Here in Britain, members of Parliament have voted to renew the country's aging nuclear deterrent trident. The governing Conservative Party wants to build 4 new nuclear submarines at a cost of around 41 billion dollars. 472 MPs voted in favor of renewing trident, 117 against including the opposition Labour leader Jeremy Corbyn. Our London correspondent is Rob Watson.
Absolutely overwhelming support for the renewal of the nuclear deterrent from Conservative MPs, but of course what is really striking is just the astonishing divisions within the ranks of the opposition Labour Party. So you had one fraction led by the Party's leader on the very much the left of the Party Jeremy Corbyn voting against the renewal, quite a lot of abstentions, but an awful lot of Labour MPs voting with the government and against their leader.
So what does that say about the state of the Labour Party?
Well, I think it's just another very powerful reminder of the extraordinary divisions within the Labour Party. I mean we've talked about this a lot on the newsroom programme whether it's on this issue or others. But you really do see a stark divide between those on the left of the Party, the activists out in the field and Jeremy Corbyn and then vast chunks of the parliamentary Labour Party and MPs saying "oh my goodness, we never gonna get anywhere with this man as leader." And this is just another example of that division, which I think is worth pointing out. It's not just sort of quiet, academic, sort of peaceful division. I mean it's real. It's emotional. It's raw. It's really the guts of politics and indeed they are very, sort of future of the Labour Party.

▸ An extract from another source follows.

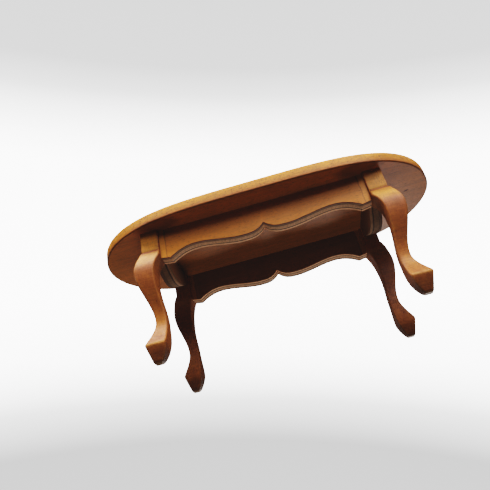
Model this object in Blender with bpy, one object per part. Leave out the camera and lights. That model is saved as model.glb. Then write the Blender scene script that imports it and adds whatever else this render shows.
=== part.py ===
"""Oval dollhouse coffee table: an oval top on four cabriole legs joined by four scalloped aprons.

Units are metres. +X is the table's long axis, +Y points to the rear and +Z is up. The origin is on the
floor under the middle of the top, and the four soles stand at Z = 0. Every piece is glued, so nothing moves.
"""

import math

import bmesh
import bpy

MM = 0.001

# Overall sizes
TOP_LENGTH = 104.2 * MM
TOP_WIDTH = 49.6 * MM
TOP_THICKNESS = 3.5 * MM
UNDERSIDE_HEIGHT = 38.9 * MM
GLUE_GAP = 0.3 * MM

# Top: a squared-off oval with a softened upper arris
TOP_END_POWER = 3.77
TOP_SIDE_POWER = 1.90
TOP_OUTLINE_STEPS = 40
TOP_SEGMENTS = 96
TOP_UPPER_ROUND = 0.75 * MM
TOP_LOWER_ROUND = 0.3 * MM
TOP_ROUND_STEPS = 3

# Legs: one square post at each corner, curved below the post
POST_OUTER_X = 35.65 * MM
POST_OUTER_Y = 18.6 * MM
POST_SIZE = 5.3 * MM
LEG_ARRIS = 0.35 * MM
LEG_RINGS_PER_CURVE = 8

# Leg profile: (depth below the top's underside, outward offset from the post's outer face, slope there)
LEG_SHOULDER = (6.3 * MM, 0.0, 0.45)
LEG_KNEE = (13.2 * MM, 2.15 * MM, 0.0)
LEG_ANKLE = (27.4 * MM, -1.35 * MM, 0.0)
LEG_TOE = (34.1 * MM, 1.4 * MM, 0.55)
LEG_SOLE_OUTER = -0.15 * MM
# Inner side of the leg, offsets measured from the post's outer face as well
INNER_START = (8.6 * MM, -POST_SIZE, 0.65)
INNER_KNEE = (17.0 * MM, -3.4 * MM, 0.0)
INNER_ANKLE = (28.3 * MM, -4.5 * MM, 0.0)
INNER_SOLE = (UNDERSIDE_HEIGHT, -2.4 * MM, 0.65)

# Aprons: plywood boards set back from the posts' outer faces
APRON_THICKNESS = 3.8 * MM
APRON_SETBACK = 0.9 * MM
APRON_CURVE_STEPS = 8

# Lower edge of the long aprons: (distance from the middle, depth, slope there)
CUSP = (0.0, 6.6 * MM, 1.15)
LOBE = (6.2 * MM, 8.95 * MM, 0.0)
WAIST = (20.0 * MM, 7.15 * MM, 0.0)
EAR = (27.6 * MM, 9.7 * MM, 0.7)
EAR_END_DEPTH = 9.25 * MM

# Lower edge of the end aprons: one shallow lobe, (distance from the middle, depth, slope there)
END_LOBE = (0.0, 8.5 * MM, 0.0)
END_FOOT = (POST_OUTER_Y - POST_SIZE, 3.3 * MM, -0.5)
END_APRON_STEPS = 24

# Colours of the stained wood (linear RGB) and its satin finish
TOP_COLOUR = (0.42, 0.17, 0.055, 1.0)
LEG_COLOUR = (0.36, 0.13, 0.042, 1.0)
APRON_COLOUR = (0.33, 0.14, 0.06, 1.0)
WOOD_ROUGHNESS = 0.42


def clear_scene():
    """Remove every object of the open scene."""
    for item in list(bpy.data.objects):
        bpy.data.objects.remove(item, do_unlink=True)


def wood_material(name, colour):
    """Return a plain satin wood material of one colour."""
    material = bpy.data.materials.new(name)
    material.use_nodes = True
    shader = material.node_tree.nodes["Principled BSDF"]
    shader.inputs["Base Color"].default_value = colour
    shader.inputs["Roughness"].default_value = WOOD_ROUGHNESS
    shader.inputs["Metallic"].default_value = 0.0
    return material


def hermite(start, end, t):
    """Return the cubic curve between two (position, value, slope) knots, t running from 0 to 1."""
    length = end[0] - start[0]
    rise = 3.0 * t ** 2 - 2.0 * t ** 3
    leave = t ** 3 - 2.0 * t ** 2 + t
    arrive = t ** 3 - t ** 2
    value = start[1] + (end[1] - start[1]) * rise
    return value + length * (start[2] * leave + end[2] * arrive)


def through_knots(knots, position):
    """Return the smooth curve through the knots at one position, held level beyond its two ends."""
    if position <= knots[0][0]:
        return knots[0][1]
    for start, end in zip(knots, knots[1:]):
        if position <= end[0]:
            return hermite(start, end, (position - start[0]) / (end[0] - start[0]))
    return knots[-1][1]


def rings_to_mesh(name, rings):
    """Return a closed mesh from rings of equal length, each anticlockwise as seen from the last one."""
    shape = bmesh.new()
    loops = [[shape.verts.new(point) for point in ring] for ring in rings]
    count = len(loops[0])
    for lower, upper in zip(loops, loops[1:]):
        for i in range(count):
            j = (i + 1) % count
            shape.faces.new((lower[i], lower[j], upper[j], upper[i]))
    shape.faces.new(list(reversed(loops[0])))
    shape.faces.new(loops[-1])
    mesh = bpy.data.meshes.new(name)
    shape.to_mesh(mesh)
    shape.free()
    return mesh


def add_object(name, mesh, material, location=(0.0, 0.0, 0.0), quarter_turns=0):
    """Place one piece, turned about Z by whole quarter turns."""
    piece = bpy.data.objects.new(name, mesh)
    if not mesh.materials:
        mesh.materials.append(material)
    piece.location = location
    piece.rotation_euler = (0.0, 0.0, quarter_turns * math.pi / 2.0)
    bpy.context.scene.collection.objects.link(piece)
    return piece


def oval_ring(inset, height):
    """Return one level outline of the top: |x / a|^m + |y / b|^n = 1, drawn in by the inset."""
    half_length = TOP_LENGTH / 2.0 - inset
    half_width = TOP_WIDTH / 2.0 - inset
    ring = []
    for i in range(TOP_SEGMENTS):
        angle = 2.0 * math.pi * i / TOP_SEGMENTS
        along = abs(math.cos(angle))
        across = abs(math.sin(angle))
        reach = 1.0
        for _ in range(TOP_OUTLINE_STEPS):
            end_part = (along * reach) ** TOP_END_POWER
            side_part = (across * reach) ** TOP_SIDE_POWER
            slope = (TOP_END_POWER * end_part + TOP_SIDE_POWER * side_part) / reach
            reach -= (end_part + side_part - 1.0) / slope
        ring.append((half_length * math.cos(angle) * reach, half_width * math.sin(angle) * reach, height))
    return ring


def make_top():
    """Build the oval top as level outlines that follow its rounded lower and upper arrises."""
    bottom = UNDERSIDE_HEIGHT
    top = UNDERSIDE_HEIGHT + TOP_THICKNESS
    rings = []
    for step in range(TOP_ROUND_STEPS + 1):
        turn = math.pi / 2.0 * step / TOP_ROUND_STEPS
        inset = TOP_LOWER_ROUND * (1.0 - math.sin(turn))
        rings.append(oval_ring(inset, bottom + TOP_LOWER_ROUND * (1.0 - math.cos(turn))))
    for step in range(TOP_ROUND_STEPS + 1):
        turn = math.pi / 2.0 * step / TOP_ROUND_STEPS
        inset = TOP_UPPER_ROUND * (1.0 - math.cos(turn))
        rings.append(oval_ring(inset, top - TOP_UPPER_ROUND * (1.0 - math.sin(turn))))
    mesh = rings_to_mesh("table_top", rings)
    return add_object("table_top", mesh, wood_material("top_wood", TOP_COLOUR))


def leg_outer(depth):
    """Return how far the leg's outer faces stand out from the post's outer faces at a depth."""
    if depth > LEG_TOE[0]:
        fraction = (depth - LEG_TOE[0]) / (UNDERSIDE_HEIGHT - LEG_TOE[0])
        return LEG_TOE[1] + (LEG_SOLE_OUTER - LEG_TOE[1]) * fraction
    return through_knots((LEG_SHOULDER, LEG_KNEE, LEG_ANKLE, LEG_TOE), depth)


def leg_inner(depth):
    """Return the offset of the leg's inner faces from the post's outer faces at a depth."""
    return through_knots((INNER_START, INNER_KNEE, INNER_ANKLE, INNER_SOLE), depth)


def leg_depths():
    """Return the depths of the leg's level sections, from the sole up to the post's top."""
    depths = [GLUE_GAP]
    stops = (LEG_SHOULDER[0], LEG_KNEE[0], LEG_ANKLE[0], LEG_TOE[0])
    for start, end in zip(stops, stops[1:]):
        step = (end - start) / LEG_RINGS_PER_CURVE
        depths.extend(start + step * i for i in range(LEG_RINGS_PER_CURVE))
    depths.append(LEG_TOE[0])
    depths.append((LEG_TOE[0] + UNDERSIDE_HEIGHT) / 2.0)
    depths.append(UNDERSIDE_HEIGHT)
    return list(reversed(depths))


def leg_ring(depth):
    """Return the leg's square section with its four arrises taken off, outer corner towards +X and +Y."""
    low = leg_inner(depth)
    high = leg_outer(depth)
    cut = LEG_ARRIS
    height = UNDERSIDE_HEIGHT - depth
    return [
        (low + cut, low, height), (high - cut, low, height),
        (high, low + cut, height), (high, high - cut, height),
        (high - cut, high, height), (low + cut, high, height),
        (low, high - cut, height), (low, low + cut, height),
    ]


def make_legs():
    """Build one cabriole leg and place it, turned, under each corner of the top."""
    mesh = rings_to_mesh("cabriole_leg", [leg_ring(depth) for depth in leg_depths()])
    material = wood_material("leg_wood", LEG_COLOUR)
    corners = (
        ("leg_rear_right", POST_OUTER_X, POST_OUTER_Y),
        ("leg_rear_left", -POST_OUTER_X, POST_OUTER_Y),
        ("leg_front_left", -POST_OUTER_X, -POST_OUTER_Y),
        ("leg_front_right", POST_OUTER_X, -POST_OUTER_Y),
    )
    for quarter_turns, (name, x, y) in enumerate(corners):
        add_object(name, mesh, material, (x, y, 0.0), quarter_turns)


def long_edge(half_span):
    """Return the right half of a long apron's lower edge: cusp, lobe, waist and ear."""
    points = []
    knots = (CUSP, LOBE, WAIST, EAR)
    for start, end in zip(knots, knots[1:]):
        for i in range(APRON_CURVE_STEPS):
            t = i / APRON_CURVE_STEPS
            points.append((start[0] + (end[0] - start[0]) * t, hermite(start, end, t)))
    points.append((EAR[0], EAR[1]))
    points.append((half_span, EAR_END_DEPTH))
    return points


def end_edge(half_span):
    """Return the right half of an end apron's lower edge: one cubic from the lobe's middle to the post."""
    points = []
    for i in range(END_APRON_STEPS // 2 + 1):
        t = 2.0 * i / END_APRON_STEPS * half_span / END_FOOT[0]
        points.append((END_FOOT[0] * t, hermite(END_LOBE, END_FOOT, t)))
    return points


def apron_mesh(name, half_span, right_edge):
    """Return a board whose outer face is at local Y = 0 and whose lower edge follows the given points."""
    left_edge = [(-x, depth) for x, depth in reversed(right_edge[1:])]
    outline = left_edge + right_edge + [(half_span, GLUE_GAP), (-half_span, GLUE_GAP)]
    outer = [(x, 0.0, UNDERSIDE_HEIGHT - depth) for x, depth in outline]
    inner = [(x, -APRON_THICKNESS, z) for x, y, z in outer]
    return rings_to_mesh(name, [outer, inner])


def make_aprons():
    """Build the two long and the two end aprons between the posts."""
    material = wood_material("apron_plywood", APRON_COLOUR)
    long_half = POST_OUTER_X - POST_SIZE - GLUE_GAP
    end_half = POST_OUTER_Y - POST_SIZE - GLUE_GAP
    long_mesh = apron_mesh("long_apron", long_half, long_edge(long_half))
    end_mesh = apron_mesh("end_apron", end_half, end_edge(end_half))
    y = POST_OUTER_Y - APRON_SETBACK
    x = POST_OUTER_X - APRON_SETBACK
    add_object("apron_rear", long_mesh, material, (0.0, y, 0.0), 0)
    add_object("apron_left", end_mesh, material, (-x, 0.0, 0.0), 1)
    add_object("apron_front", long_mesh, material, (0.0, -y, 0.0), 2)
    add_object("apron_right", end_mesh, material, (x, 0.0, 0.0), 3)


def main():
    """Build the whole table."""
    clear_scene()
    make_top()
    make_legs()
    make_aprons()


if __name__ == "__main__":
    main()
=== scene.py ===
"""Miniature oval coffee table, finished: rounded arrises, plywood edges and procedural stained wood.

The file is laid out as a Blender add-on. Each piece is a surface worked out with numpy on a grid of two
parameters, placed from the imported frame, and replaces the plain solid of the same name.
All lengths are in metres. +X is the long axis of the top, +Y is the rear and +Z is up.
"""

import math

import bpy
import numpy as np
from mathutils import Matrix, Vector
from bpy.props import FloatProperty, FloatVectorProperty, PointerProperty


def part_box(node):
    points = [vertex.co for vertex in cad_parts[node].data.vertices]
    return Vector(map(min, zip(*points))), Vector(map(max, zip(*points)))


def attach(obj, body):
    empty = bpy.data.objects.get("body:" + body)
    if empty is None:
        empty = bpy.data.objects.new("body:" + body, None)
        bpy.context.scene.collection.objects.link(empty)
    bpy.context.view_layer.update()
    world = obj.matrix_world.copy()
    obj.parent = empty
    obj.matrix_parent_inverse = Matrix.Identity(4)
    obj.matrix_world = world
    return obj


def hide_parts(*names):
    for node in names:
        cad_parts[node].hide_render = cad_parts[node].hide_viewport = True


bl_info = {
    "name": "Miniature Oval Coffee Table",
    "version": (1, 0, 0),
    "blender": (4, 5, 0),
    "location": "View3D > Sidebar > Table",
    "description": "Builds a dollhouse coffee table with cabriole legs and plywood aprons",
    "category": "Add Mesh",
}

MM = 0.001
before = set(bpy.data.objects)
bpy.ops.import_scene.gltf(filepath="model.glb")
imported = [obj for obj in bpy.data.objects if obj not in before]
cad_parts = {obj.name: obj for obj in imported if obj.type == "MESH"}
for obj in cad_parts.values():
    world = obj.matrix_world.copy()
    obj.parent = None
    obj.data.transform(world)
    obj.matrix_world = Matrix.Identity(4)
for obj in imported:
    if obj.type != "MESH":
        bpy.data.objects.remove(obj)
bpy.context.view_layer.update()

# Places read from the frame
TOP_LOW, TOP_HIGH = (np.array(corner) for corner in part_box("table_top"))
UNDERSIDE = float(TOP_LOW[2])
LEG_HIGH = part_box("leg_rear_right")[1]
REAR_LOW, REAR_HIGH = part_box("apron_rear")
RIGHT_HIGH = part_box("apron_right")[1]

# The top's outline: |x / a|^m + |y / b|^n = 1
TOP_END_POWER = 3.77
TOP_SIDE_POWER = 1.90
TOP_COLUMNS = 288
NEWTON_STEPS = 40
# Height over which the rim's lower part turns a darker, deeper orange, in millimetres
RIM_BAND = 1.9
RIM_TONE = (0.50, 0.120, 0.010)
# Small knot on the underside: place, turn and half sizes
KNOT = (45.0 * MM, -2.7 * MM)
KNOT_TURN = math.radians(-18.0)
KNOT_SIZE = (0.95 * MM, 0.42 * MM, 0.5 * MM)

# Painted shadow of each post on the underside: place from the middle and half sizes
PAINTED_POST_SHADOW = (29.5 * MM, 20.6 * MM)
PAINTED_POST_SHADOW_SIZE = (8.0 * MM, 4.2 * MM, 1.2 * MM)

# Leg profile: (depth below the underside, outward offset from the post's outer face, slope there)
SHOULDER = (6.3 * MM, 0.0, 0.45)
KNEE = (13.2 * MM, 2.15 * MM, 0.0)
ANKLE = (27.4 * MM, -1.35 * MM, 0.0)
TOE = (34.1 * MM, 1.4 * MM, 0.55)
SOLE_OUTER = -0.15 * MM
# Height of the toe above the floor, in millimetres
TOE_HEIGHT = (UNDERSIDE - TOE[0]) / MM
POST_SIZE = 5.3 * MM
# Sawn nick under the shoulder
NICK_DEPTH = 0.16 * MM
NICK_WIDTH = 0.26 * MM
SOLE_ROUND = 0.3 * MM
TOE_ROUND = 0.35 * MM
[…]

So it's looking pretty bad for Labour.
Interestingly, the opinion polls, I mean, they suggest that the British people are rather divided on the issue of whether Britain should renew its nuclear deterrent, but what they are certainly not divided on is which leader that they think would make Britain safer and they overwhelmingly think that that would be Theresa May and not Jeremy Corbyn.
Rob Watson.
An international AIDS conference in South Africa is looking at ways to speed up efforts to eradicate the disease. More than 34 million people have died from AIDS related illnesses since the virus was identified in the early 1980s. Global infection rates have declined but a recent UN report warned that in some areas HIV AIDS is again on the rise. One of the scientists who discovered HIV, Nobel laureate Francoise Barre-Sinoussi told the BBC that she's optimistic that a way of driving a virus into remission will be found.